The phrase "shades of red," standing alone, does not generate confusion or unpredictability; but the phrase "fire-engine red, light pink, maroon, navy blue, or colors that otherwise involve shades of red" assuredly does so.

Johnson was the fifth case in recent years in which the Supreme Court considered whether a prior conviction satisfied the residual clause, and six Justices ultimately voted to strike down the provision as unconstitutional rather than decipher again the discord between draftsmanship and congressional intent. Johnson again exposes concerns over prosecutors' discretion to seek harsh sentences for what the Justices consider to be relatively mild crimes, may have opened the door for challenging current three-strikes sentences and convictions under similarly worded criminal statutes.


Johnson begins with the story of a strikingly unsympathetic plaintiff. In 2010, the FBI began to monitor Samuel Johnson, suspecting that he intended to commit acts of terrorism in support of a white supremacist organization. Johnson disclosed to undercover agents that he planned to attack the Mexican consulate in Minnesota, progressive bookstores, and liberals. After his arrest, Johnson pleaded guilty to being a felon in possession of a firearm and federal prosecutors sought an enhanced sentence under the Armed Career Criminal Act, relying in part on a past conviction in Minnesota for possessing a short-barreled shotgun. The district court agreed that possession of a short-barreled shotgun fell under the residual clause and sentenced Johnson to fifteen years in federal prison. The Supreme Court granted certiorari to determine whether a Minnesota conviction for possession of a short-barreled shotgun qualified as a violent felony under the Armed Career Criminal Act. Two months after the case was argued, the Supreme Court took the unusual step of placing the case back on the docket for oral argument and requested supplemental briefing on whether the statute was unconstitutionally vague.

In the majority opinion, Justice Scalia wrote that two features of the residual clause made it unconstitutionally vague. First, the clause provided no way to estimate the level of risk of physical harm posed by a crime. Second, even if judges could assign risk-levels to crimes, the clause left judges without a way to determine what level of risk was necessary for a crime to be a violent felony.

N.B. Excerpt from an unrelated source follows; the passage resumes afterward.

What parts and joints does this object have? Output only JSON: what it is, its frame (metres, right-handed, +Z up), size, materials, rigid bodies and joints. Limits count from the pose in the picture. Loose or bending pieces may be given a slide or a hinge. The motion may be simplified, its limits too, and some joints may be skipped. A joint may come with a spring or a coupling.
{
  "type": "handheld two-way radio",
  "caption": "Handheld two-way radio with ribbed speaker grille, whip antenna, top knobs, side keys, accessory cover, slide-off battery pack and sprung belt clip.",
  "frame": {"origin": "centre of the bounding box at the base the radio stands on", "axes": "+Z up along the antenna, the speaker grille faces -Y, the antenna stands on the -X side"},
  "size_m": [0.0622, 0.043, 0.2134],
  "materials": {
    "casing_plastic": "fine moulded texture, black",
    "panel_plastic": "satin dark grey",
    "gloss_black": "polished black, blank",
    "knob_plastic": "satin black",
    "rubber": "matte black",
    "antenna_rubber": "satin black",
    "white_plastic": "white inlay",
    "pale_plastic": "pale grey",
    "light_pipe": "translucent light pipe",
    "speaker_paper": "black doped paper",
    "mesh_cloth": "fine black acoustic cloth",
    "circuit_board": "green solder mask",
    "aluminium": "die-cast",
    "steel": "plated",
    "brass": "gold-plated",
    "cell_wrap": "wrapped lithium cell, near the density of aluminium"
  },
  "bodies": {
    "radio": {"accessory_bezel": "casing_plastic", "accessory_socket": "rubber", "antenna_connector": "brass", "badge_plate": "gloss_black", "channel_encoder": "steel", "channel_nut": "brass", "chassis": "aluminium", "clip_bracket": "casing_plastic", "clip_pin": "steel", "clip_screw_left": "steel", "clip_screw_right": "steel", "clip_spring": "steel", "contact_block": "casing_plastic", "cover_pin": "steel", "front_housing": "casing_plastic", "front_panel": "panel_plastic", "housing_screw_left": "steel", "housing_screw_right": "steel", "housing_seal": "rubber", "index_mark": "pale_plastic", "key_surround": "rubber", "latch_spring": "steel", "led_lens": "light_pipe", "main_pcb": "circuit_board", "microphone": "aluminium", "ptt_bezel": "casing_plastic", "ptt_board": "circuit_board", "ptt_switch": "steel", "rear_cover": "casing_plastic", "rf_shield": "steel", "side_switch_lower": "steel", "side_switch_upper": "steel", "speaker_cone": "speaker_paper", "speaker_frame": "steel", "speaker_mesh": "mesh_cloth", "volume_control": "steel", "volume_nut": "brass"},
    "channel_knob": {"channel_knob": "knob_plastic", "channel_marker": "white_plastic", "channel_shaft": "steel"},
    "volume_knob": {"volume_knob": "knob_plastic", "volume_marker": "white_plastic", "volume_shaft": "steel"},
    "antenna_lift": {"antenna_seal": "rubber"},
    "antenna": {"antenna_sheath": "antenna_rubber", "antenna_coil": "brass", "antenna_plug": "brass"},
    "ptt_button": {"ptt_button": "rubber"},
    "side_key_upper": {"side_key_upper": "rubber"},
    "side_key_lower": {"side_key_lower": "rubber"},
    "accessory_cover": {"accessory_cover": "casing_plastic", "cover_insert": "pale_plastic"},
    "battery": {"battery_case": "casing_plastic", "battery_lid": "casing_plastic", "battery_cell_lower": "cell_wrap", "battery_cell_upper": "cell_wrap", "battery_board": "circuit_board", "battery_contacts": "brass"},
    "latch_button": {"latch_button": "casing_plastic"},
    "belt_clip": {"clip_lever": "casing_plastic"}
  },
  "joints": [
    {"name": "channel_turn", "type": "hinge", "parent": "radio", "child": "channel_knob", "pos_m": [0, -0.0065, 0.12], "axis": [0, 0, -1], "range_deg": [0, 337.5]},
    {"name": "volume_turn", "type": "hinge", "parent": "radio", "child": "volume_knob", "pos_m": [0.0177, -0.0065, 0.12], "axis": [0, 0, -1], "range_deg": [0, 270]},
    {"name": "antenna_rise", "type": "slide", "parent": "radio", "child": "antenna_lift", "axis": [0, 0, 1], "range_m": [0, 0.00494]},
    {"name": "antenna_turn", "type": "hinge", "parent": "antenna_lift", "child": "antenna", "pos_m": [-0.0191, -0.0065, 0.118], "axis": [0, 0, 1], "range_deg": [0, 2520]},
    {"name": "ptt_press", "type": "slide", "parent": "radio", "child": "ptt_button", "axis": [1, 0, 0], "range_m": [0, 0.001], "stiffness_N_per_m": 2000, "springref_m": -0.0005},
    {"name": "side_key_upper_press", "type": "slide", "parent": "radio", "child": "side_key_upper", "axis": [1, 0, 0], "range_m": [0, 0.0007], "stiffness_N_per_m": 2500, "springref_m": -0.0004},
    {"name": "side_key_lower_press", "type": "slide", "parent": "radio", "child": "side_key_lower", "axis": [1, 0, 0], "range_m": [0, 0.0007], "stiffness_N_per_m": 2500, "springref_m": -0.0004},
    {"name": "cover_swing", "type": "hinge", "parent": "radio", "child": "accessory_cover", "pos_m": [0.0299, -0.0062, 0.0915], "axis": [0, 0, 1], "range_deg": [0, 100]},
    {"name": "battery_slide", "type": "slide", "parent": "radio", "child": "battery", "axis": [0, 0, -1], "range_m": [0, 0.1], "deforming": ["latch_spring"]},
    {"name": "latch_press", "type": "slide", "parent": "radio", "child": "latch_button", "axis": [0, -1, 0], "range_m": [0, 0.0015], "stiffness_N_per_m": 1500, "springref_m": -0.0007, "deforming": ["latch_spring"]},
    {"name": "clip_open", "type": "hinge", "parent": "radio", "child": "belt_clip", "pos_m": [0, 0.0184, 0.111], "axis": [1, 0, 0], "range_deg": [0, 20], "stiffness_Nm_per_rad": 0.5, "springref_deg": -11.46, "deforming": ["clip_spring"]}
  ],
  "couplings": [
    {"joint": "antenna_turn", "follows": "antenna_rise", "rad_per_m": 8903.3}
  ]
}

As evidence of the indeterminacy of the residual clause, Justice Scalia pointed to the Court's inability to come up with a principled standard for applying the clause. Even with a categorical approach, the Court resorted to ad hoc tests in three of its last four residual clause cases. And to determine whether possession of a short-barreled shotgun is a violent crime, judges must ascertain the effect of how remote the potential physical harm is from the criminal act. Should judges look at the risk that the shotgun will go off accidentally while possessed by the defendant? Or is the risk that the defendant will later use the gun to commit an undoubtedly violent crime? According to Justice Scalia, there was simply no way to know.

Johnson again highlights concern with the discretion afforded to prosecutors to seek harsh sentences. For example, in Yates v. United States, in which the Supreme Court balked at prosecutors' attempts to convict a fisherman under an anti-shredding provision of the Sarbanes-Oxley Act, Justice Scalia noted that the Justice Department's practice of seeking such high sentences could lead him to read criminal statutes more carefully in the future. Similarly, in Johnson, when prosecutors sought a significant sentence enhancement that caused the defendant's sentence to jump from no more than ten years to a fifteen-year minimum, Justice Ginsberg asked whether the Department of Justice provides written guidance to prosecutors regarding when to pursue enhanced sentences under the Armed Career Criminal Act. Chief Justice Roberts expressed concern that prosecutors can leverage harsh sentencing enhancements in plea-bargain negotiations, and that steep sentencing enhancements may cause criminal defendants to take plea deals rather than go to trial to litigate issues like the definition of the residual clause of the Armed Career Criminal Act.

The Johnson decision may ultimately stand as a textbook example of the interplay between Congress and the courts on important questions of criminal law. Congress passed the Armed Career Criminal Act as part of the Comprehensive Crime Control Act of 1984, with the goal of increasing sentences for repeat offenders. However, lengthy prison sentences are now under significantly more scrutiny as prison reform becomes a focus of this administration. While Congress may draft a new three-strikes provision that better captures violent offenses with specificity, it appears that the courts will not lose a moment's rest over seeing this residual clause laid to bed.